The answer in most cases is YES, but you should be careful when doing so. According to a survey conducted by Reppler, 91% of businesses are already using social media, in some form, to review candidates. Since most companies appear to be doing so already, the question really becomes, how to effectively use social media without putting your business at risk. You can learn a lot about a candidate by reviewing their LinkedIn profile, Facebook page, Twitter Feed, etc., but you need to be very careful what information you consider. Here are some important points to keep in mind as you review a candidate’s social media profile.
Have a policy and be consistent. Any easy way to get yourself in trouble would be to only review social media profiles of certain candidates, or for certain positions. You should have a clearly written policy that outlines which social media accounts to review and what you are looking for.
Consider waiting until after a face to face interview. You don’t want it to appear as though you denied a candidate an interview based on age, gender, religion, etc.
Outsource. It might be a good idea to have someone other than the hiring manager review the candidate’s profiles. A human resource professional might have a better understanding of what information is relevant to the candidates and what information to avoid. You could hire an outside company for this research or have an internal human resource employee handle it.
Let the candidate know. You should disclose to candidates that you will be reviewing their profiles. You might even want to have them sign an authorization before conducting your search. It is very easy to “tag” someone these days. There could be offensive material found that was not posted by the candidate. They should have the opportunity to explain in situations like this.
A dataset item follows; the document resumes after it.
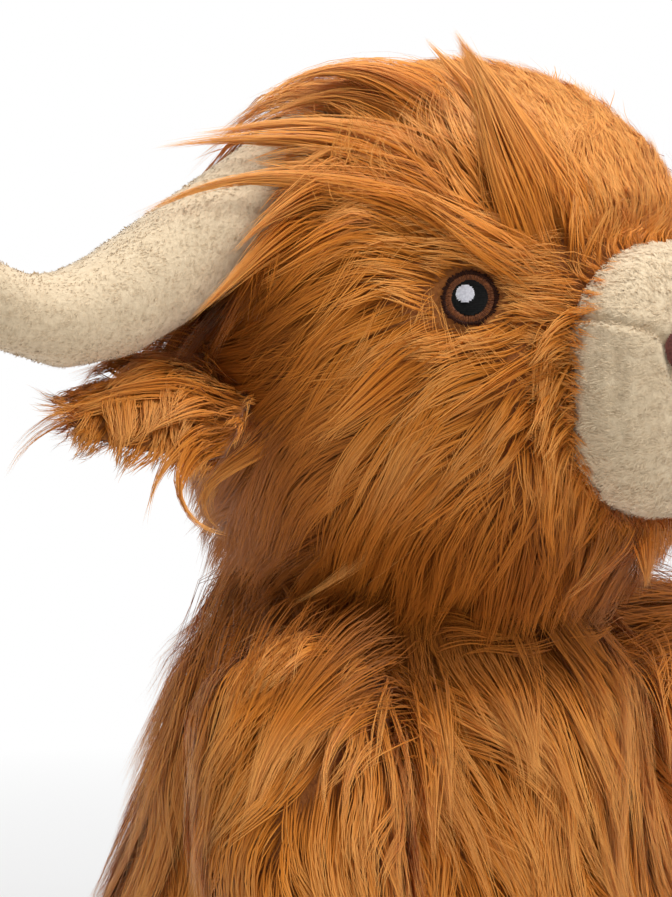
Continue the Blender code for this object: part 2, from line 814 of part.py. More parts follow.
def make_legs():
    ankle = LEG_LENGTH - REAR_HOOF_LENGTH
    for side in ("left", "right"):
        skin = piece(f"leg_skin_{side}", sided(leg_form(-HIP_RADIUS, ankle), side), "coat")
        thicken(skin, COAT)
        hoof = piece(f"rear_hoof_{side}", sided(leg_form(ankle + FIT, LEG_LENGTH), side), "plush")
        thicken(hoof, PLUSH)
        form = grown(leg_form(-HIP_RADIUS, LEG_LENGTH), -COAT - FIT)
        piece(f"leg_stuffing_{side}", sided(form, side), "stuffing")


# Tail


def tail_frame():
    """Z runs down the tail and Y out of the back, along the hinge at its root."""
    point, normal = surface_at(body_form(), Vector((0, 0, TAIL_HEIGHT)), heading(math.pi, 0))
    down = (Vector((0, 0, -1)) + normal * normal.z).normalized()
    return frame_matrix(point + normal * FIT, normal.cross(down), normal, down)


def make_tail():
    root = tail_frame() @ Matrix.Translation((0, TAIL_RADIUS, 0))
    cord_end = TAIL_LENGTH - TUFT_LENGTH
    cord = turned([(0, -TAIL_RADIUS)] + [(TAIL_RADIUS, share * cord_end) for share in (0, 0.5, 1)] + [(0, cord_end)], 10)
    piece("tail_skin", placed(cord, root), "coat")
    shares = [(0.30, 0), (0.75, 0.2), (1, 0.5), (0.8, 0.8), (0.35, 0.97), (0, 1)]
    start = cord_end + FIT
    tuft = [(0, start)] + [(share * TUFT_RADIUS, start + place * TUFT_LENGTH) for share, place in shares]
    lean = Matrix.Translation((0, TUFT_RADIUS, 0))
    piece("tail_tuft", placed(turned(tuft, 12), tail_frame() @ lean), "coat")


# Joints


def hang(joint_name, pivot, names, carrier=None):
    """Parents pieces to an empty on the joint that moves them. The carrier is the empty it hangs from."""
    joint = bpy.data.objects.new(joint_name, None)
    joint.empty_display_size = THREAD
    part_collection.objects.link(joint)
    joint.location = pivot
    if carrier:
        joint.parent = carrier
        joint.location = pivot - Vector(carrier["place"])
    joint["place"] = pivot
    for name in names:
        thing = bpy.data.objects[name]
        thing.data.transform(Matrix.Translation(-pivot))
        thing.parent = joint
    return joint


def mirrored(point, side):
    return Vector((-point.x, point.y, point.z)) if side == "right" else point


def hang_all():
    neck = hang("head_turn_joint", neck_centre(), ["neck_wadding"])
    face = ["head_skin", "head_stuffing", "nose_panel", "muzzle_stuffing", "mouth_stitch"]
    pairs = ["cheek_panel", "nostril", "eye_rim", "eye_iris", "eye_pupil", "eye_highlight"]
    pairs += ["horn_skin", "horn_stuffing"]
    face += [f"{name}_{side}" for name in pairs for side in ("left", "right")]
    head = hang("head_nod_joint", neck_centre(), face, neck)
    for side in ("left", "right"):
        ear = mirrored(ear_frame().translation, side)
        hang(f"ear_joint_{side}", ear, [f"ear_back_{side}", f"ear_lining_{side}"], head)
        shoulder = mirrored(shoulder_frame().translation, side)
        arm = [f"arm_skin_{side}", f"arm_stuffing_{side}", f"front_hoof_{side}"]
        hang(f"shoulder_joint_{side}", shoulder, arm)
        leg = [f"leg_skin_{side}", f"leg_stuffing_{side}", f"rear_hoof_{side}"]
        hang(f"hip_joint_{side}", mirrored(hip_centre(), side), leg)
    hang("tail_joint", tail_frame().translation, ["tail_skin", "tail_tuft"])


clear_scene()
part_collection = new_collection("plush_cow")
cutter_collection = new_collection("cutters")
make_body()
make_neck_wadding()
make_head()
make_muzzle()
make_nose_stitching()
make_eyes()
make_horns()
make_ears()
make_arms()
make_legs()
make_tail()
hang_all()
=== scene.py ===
"""A sitting plush cow: shaggy long-pile coat, short-pile horns and muzzle, and embroidered eyes."""

import json
import math

import bmesh
import bpy
import numpy as np
from mathutils import Matrix, Vector
from mathutils.bvhtree import BVHTree
from mathutils.kdtree import KDTree


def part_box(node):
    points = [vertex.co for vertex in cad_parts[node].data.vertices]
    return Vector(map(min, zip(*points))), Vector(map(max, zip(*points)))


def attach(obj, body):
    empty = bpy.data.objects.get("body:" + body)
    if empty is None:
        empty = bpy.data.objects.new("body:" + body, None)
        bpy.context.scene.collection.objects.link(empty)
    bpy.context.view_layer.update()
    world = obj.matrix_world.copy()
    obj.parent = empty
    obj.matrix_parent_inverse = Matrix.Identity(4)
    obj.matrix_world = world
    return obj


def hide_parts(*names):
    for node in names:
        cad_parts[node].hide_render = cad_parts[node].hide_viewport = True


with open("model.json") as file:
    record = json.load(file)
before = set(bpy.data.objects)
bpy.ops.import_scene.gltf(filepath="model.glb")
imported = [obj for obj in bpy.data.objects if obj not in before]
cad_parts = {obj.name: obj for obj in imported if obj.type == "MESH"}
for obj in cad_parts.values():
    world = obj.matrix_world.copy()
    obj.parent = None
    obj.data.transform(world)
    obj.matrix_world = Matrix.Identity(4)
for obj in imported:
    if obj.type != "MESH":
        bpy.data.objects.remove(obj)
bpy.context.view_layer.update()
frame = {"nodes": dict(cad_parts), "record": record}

MM = 0.001
SIDES = ("left", "right")

# Camera, as the photograph was taken
PHOTO_WIDTH_PX = 672
PHOTO_HEIGHT_PX = 897
CAMERA_TURN = math.radians(-46)
CAMERA_RISE = math.radians(6)
CAMERA_DISTANCE = 1.1
CAMERA_LENS_MM = 147
SENSOR_MM = 36
CAMERA_AIM = Vector((-0.0295, -0.0048, 0.225))

# Coat
STRAND_WIDTH = 0.36 * MM
STRAND_STATIONS = 5
LOCK_STATIONS = 10
GUIDE_STEPS = 10
STRANDS_A_GUIDE = 15
GUIDES_A_CLUMP = 9

# Short pile
PILE_VOXEL = 1.3 * MM
PILE_LENGTH = 1.6 * MM
PILE_WIDTH = 0.30 * MM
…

Consider NOT screening candidates profiles at all. Yes, you read that right. Sure, there is a lot of information out there that can help you evaluate a candidate, but there is a lot of information that could hurt your business in the event a candidate is not hired. Consider this scenario – An astronomy professor applied for a position at The University of Kentucky. The position was given to someone else, and the candidate sued for discrimination. A federal judge allowed the case to move forward and the University settled out of court; most likely for a large amount of money. Why was the University in trouble – because they searched the candidate’s social profile and found articles suggesting he believed in Creationism, and he felt this is why he was passed over for the position.
Social media is a powerful tool. As a company recruits and interviews candidates, social media can provide valuable information to help hiring managers make their decisions. It’s important though to decide if the reward is greater than the risk, and if so take measures to minimize the risks involved.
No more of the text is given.